Re: [PATCH v10] mm: vmscan: try to reclaim swapcache pages if no swap space

From: Michal Hocko
Date: Tue Nov 21 2023 - 08:00:27 EST


On Tue 21-11-23 17:06:24, Liu Shixin wrote:
> When spaces of swap devices are exhausted, only file pages can be
> reclaimed. But there are still some swapcache pages in anon lru list.
> This can lead to a premature out-of-memory.
>
> The problem is found with such step:
>
> Firstly, set a 9MB disk swap space, then create a cgroup with 10MB
> memory limit, then runs an program to allocates about 15MB memory.
>
> The problem occurs occasionally, which may need about 100 times [1].
>
> Fix it by checking number of swapcache pages in can_reclaim_anon_pages().
> If the number is not zero, return true and set swapcache_only to 1.
> When scan anon lru list in swapcache_only mode, non-swapcache pages will
> be skipped to isolate in order to accelerate reclaim efficiency.
>
> However, in swapcache_only mode, the scan count still increased when scan
> non-swapcache pages because there are large number of non-swapcache pages
> and rare swapcache pages in swapcache_only mode, and if the non-swapcache
> is skipped and do not count, the scan of pages in isolate_lru_folios() can
> eventually lead to hung task, just as Sachin reported [2].

I find this paragraph really confusing!
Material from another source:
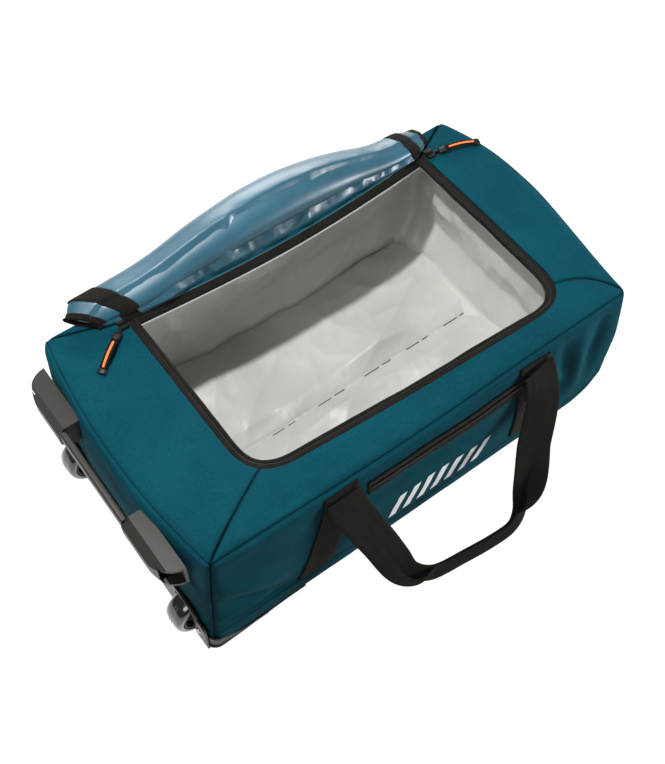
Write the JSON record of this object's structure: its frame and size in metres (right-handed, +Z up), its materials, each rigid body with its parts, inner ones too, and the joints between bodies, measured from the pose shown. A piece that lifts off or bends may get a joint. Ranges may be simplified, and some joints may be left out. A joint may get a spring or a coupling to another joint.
{
  "type": "rolling duffel bag",
  "caption": "Soft-sided wheeled duffel bag with its lid rolled back, carry loops, end stand feet and a telescopic handle under the floor.",
  "frame": {"origin": "centre of the bounding box in X and Y, on the ground it stands on", "axes": "+X along the bag towards the telescopic handle, -X towards the wheels, -Y the pocket side, +Y the lid's hinge side, +Z up"},
  "size_m": [0.758, 0.6066, 0.3087],
  "materials": {
    "body_fabric": "matte coated weave",
    "lid_fabric": "glossy laminated fabric",
    "lining_fabric": "silvery satin",
    "webbing": "ribbed woven webbing",
    "zip_tape": "woven tape with coil teeth",
    "accent": "matte woven stripe",
    "print": "screen print",
    "grey_plastic": "fine moulded grain",
    "black_plastic": "satin moulded",
    "tyre": "smooth polyurethane",
    "bottom_board": "textured sheet",
    "tube": "anodised",
    "steel": "zinc plated"
  },
  "bodies": {
    "bag": {"bottom_panel": "bottom_board", "front_panel": "body_fabric", "back_panel": "body_fabric", "wheel_end_panel": "body_fabric", "handle_end_panel": "body_fabric", "top_front_panel": "body_fabric", "top_back_panel": "body_fabric", "top_wheel_end_panel": "body_fabric", "top_handle_end_panel": "body_fabric", "lining": "lining_fabric", "floor_board": "bottom_board", "main_zip_tape": "zip_tape", "hinge_strip": "zip_tape", "pocket_zip_tape": "zip_tape", "pocket_lining": "lining_fabric", "front_strap_left": "webbing", "front_strap_right": "webbing", "back_strap_left": "webbing", "back_strap_right": "webbing", "wheel_front_axle": "steel", "wheel_back_axle": "steel", "wheel_housing_front": "black_plastic", "wheel_housing_back": "black_plastic", "kick_plate": "grey_plastic", "corner_guard_front": "black_plastic", "corner_guard_back": "black_plastic", "stand_foot_front": "grey_plastic", "stand_foot_back": "grey_plastic", "grab_bar": "grey_plastic", "outer_tube_front": "tube", "outer_tube_back": "tube", "tube_brace": "black_plastic", "handle_bezel": "black_plastic", "skid_front": "tyre", "skid_back": "tyre"},
    "wheel_front": {"wheel_front_tyre": "tyre", "wheel_front_hub": "grey_plastic", "wheel_front_bearing": "steel"},
    "wheel_back": {"wheel_back_tyre": "tyre", "wheel_back_hub": "grey_plastic", "wheel_back_bearing": "steel"},
    "handle_lower": {"lower_tube_front": "tube", "lower_tube_back": "tube"},
    "handle_upper": {"upper_tube_front": "tube", "upper_tube_back": "tube", "grip": "black_plastic"},
    "release": {"release_button": "black_plastic", "release_linkage": "steel"},
    "lid": {"lid_roll": "lid_fabric", "lid_zip_tape_left": "zip_tape", "lid_zip_tape_right": "zip_tape"},
    "slider_left": {"main_slider_left": "black_plastic"},
    "pull_left": {"main_pull_left": "webbing"},
    "slider_right": {"main_slider_right": "black_plastic"},
    "pull_right": {"main_pull_right": "webbing"},
    "slider_pocket": {"pocket_slider": "black_plastic"},
    "pull_pocket": {"pocket_pull": "webbing"},
    "loop_front": {"front_handle": "webbing"},
    "loop_back": {"back_handle": "webbing"}
  },
  "joints": [
    {"name": "wheel_front_spin", "type": "hinge", "parent": "bag", "child": "wheel_front", "pos_m": [-0.338, -0.14, 0.038], "axis": [0, 1, 0], "continuous": true},
    {"name": "wheel_back_spin", "type": "hinge", "parent": "bag", "child": "wheel_back", "pos_m": [-0.338, 0.14, 0.038], "axis": [0, 1, 0], "continuous": true},
    {"name": "handle_lower_slide", "type": "slide", "parent": "bag", "child": "handle_lower", "axis": [1, 0, 0], "range_m": [0, 0.28]},
    {"name": "handle_upper_slide", "type": "slide", "parent": "handle_lower", "child": "handle_upper", "axis": [1, 0, 0], "range_m": [0, 0.28]},
    {"name": "release_button_press", "type": "slide", "parent": "handle_upper", "child": "release", "axis": [-1, 0, 0], "range_m": [0, 0.004], "stiffness_N_per_m": 400},
    {"name": "lid_flip", "type": "hinge", "parent": "bag", "child": "lid", "pos_m": [0, 0.148, 0.256], "axis": [1, 0, 0], "range_deg": [0, 75]},
    {"name": "slider_left_run", "type": "slide", "parent": "bag", "child": "slider_left", "axis": [0, -1, 0], "range_m": [0, 0.2]},
    {"name": "pull_left_swing", "type": "hinge", "parent": "slider_left", "child": "pull_left", "pos_m": [-0.24766, 0.14056, 0.2591], "axis": [-0.6293, 0.7771, 0], "range_deg": [0, 100]},
    {"name": "slider_right_run", "type": "slide", "parent": "bag", "child": "slider_right", "axis": [0, -1, 0], "range_m": [0, 0.2]},
    {"name": "pull_right_swing", "type": "hinge", "parent": "slider_right", "child": "pull_right", "pos_m": [0.28334, 0.14361, 0.2591], "axis": [-0.2924, -0.9563, 0], "range_deg": [0, 100]},
    {"name": "pocket_slider_run", "type": "slide", "parent": "bag", "child": "slider_pocket", "axis": [-1, 0, 0], "range_m": [0, 0.24]},
    {"name": "pocket_pull_swing", "type": "hinge", "parent": "slider_pocket", "child": "pull_pocket", "pos_m": [0.164, -0.2026, 0.185], "axis": [-1, 0, 0], "range_deg": [0, 15]},
    {"name": "front_loop_swing", "type": "hinge", "parent": "bag", "child": "loop_front", "pos_m": [0, -0.2, 0.226], "axis": [-1, 0, 0], "range_deg": [0, 150]},
    {"name": "back_loop_swing", "type": "hinge", "parent": "bag", "child": "loop_back", "pos_m": [0, 0.2, 0.226], "axis": [1, 0, 0], "range_deg": [0, 130]}
  ]
}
I guess what you meant to say is
that a real swapcache_only is problematic because it can end up not
making any progress, correct?

AFAIU you have addressed that problem by making swapcache_only anon LRU
specific, right? That would be certainly more robust as you can still
reclaim from file LRUs. I cannot say I like that because swapcache_only
is a bit confusing and I do not think we want to grow more special
purpose reclaim types. Would it be possible/reasonable to instead put
swapcache pages on the file LRU instead?
--
Michal Hocko
SUSE Labs